UOL Group - One of the cheapest landlords in Singapore
- FY16 results below expectations, impacted by fair value losses.
- New launches mostly in 2018.
- UOL most aggressive in land-banking.
- FY16 dividend of 15 Scents was flat y-o-y.
Valuations still attractive.
- We maintain our BUY rating on UOL Group (UOL) based on its attractive valuation of c.0.65x P/NAV, which is below the low end of its historical trading range, making it one of the cheapest large cap landlords in Singapore.
- The successful launches of recently purchased land sites in the enbloc market will be re-rating catalysts for the stock.
- We have lifted our TP to S$7.64 based on a 30% discount to RNAV of S$10.90 as we updated the valuation with newly acquired projects.

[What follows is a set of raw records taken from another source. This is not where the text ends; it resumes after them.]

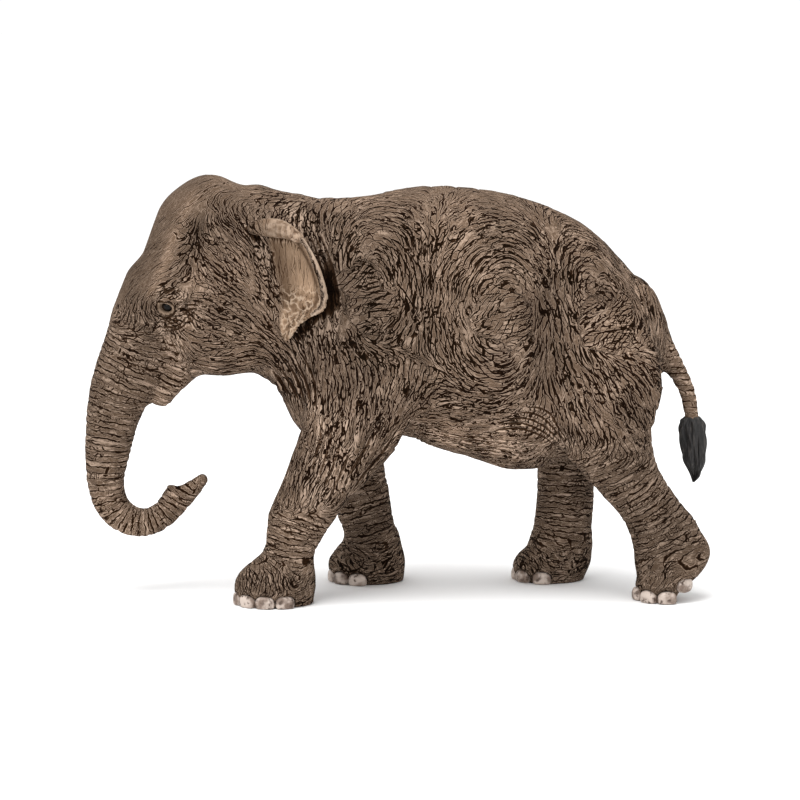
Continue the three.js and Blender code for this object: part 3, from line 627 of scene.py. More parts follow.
trunk_run = along_path(np.array([finger_path[-1][:3]]), trunk_path)[0][0]
print("the trunk's finger ends", round(float(trunk_run), 1), "mm along the trunk")

# %% Whorls and straight runs in the side view
combings = [  # centre (x, height), stretch, lean, size, and which way a whorl turns or a run heads
    ((-8, 66), (1.25, 0.72), 0, 0, 1), ((20.8, 63), (1.1, 0.85), 0, 2, -1), ((43, 60), (1.3, 0.6), 20, 0, 1),
    ((-49.8, 63.3), (1.0, 1.2), 0, 3, 1), ((-37, 75), (1, 1), 0, 7, (0.72, -0.69)),
    ((-38, 62), (1, 1), 0, 5, (0.95, -0.3)), ((-29, 66), (1.6, 0.7), 0, 3, (0.15, -1)),
    ((-37, 53.5), (0.8, 1.2), 0, 4, (0.93, 0.35)), ((-47.5, 54), (1.2, 1), 0, 3, (0.3, -0.95)),
    ((47, 36), (1.0, 0.8), 0, 9, (0.45, -0.89)), ((-13, 36), (1.2, 0.8), 0, 8, (-0.3, -0.95)),
    ((-17, 70), (1.6, 0.5), 0, 3, (0.1, -1)), ((-24, 46), (1.0, 0.8), 0, 6, (0.3, -0.95)),
    ((-30, 90), (0.7, 1.2), 0, 4, (-1, 0)), ((-48, 76), (1, 0.6), 0, 5, (-0.9, -0.45)),
    ((12, 34), (0.45, 1.6), 0, 1, (-1, 0)), ((58, 62), (1.5, 0.5), 0, 0, (0.1, 1)),
]
print("whorls:", sum(np.isscalar(way) for *_, way in combings), "of", len(combings), "combings")


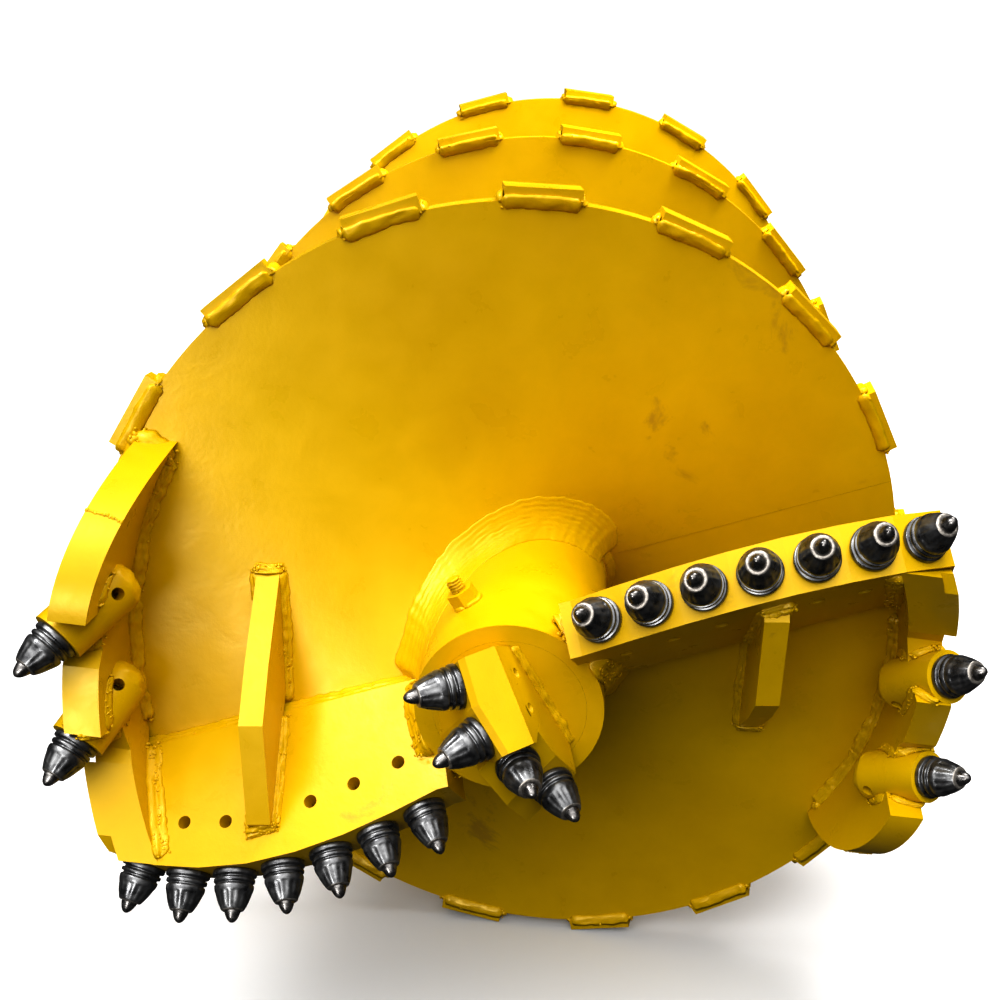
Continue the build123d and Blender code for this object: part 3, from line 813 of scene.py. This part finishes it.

FY16 results below expectations; impacted by fair value losses.
- UOL’s FY16 net profit fell 27% y-o-y to S$287m, mainly due to fair value losses recorded vs gains in FY15. Property sales had halved in FY16. However, management believes the Singapore property market has stabilised and UOL has been more aggressive in land banking than the other large cap developers.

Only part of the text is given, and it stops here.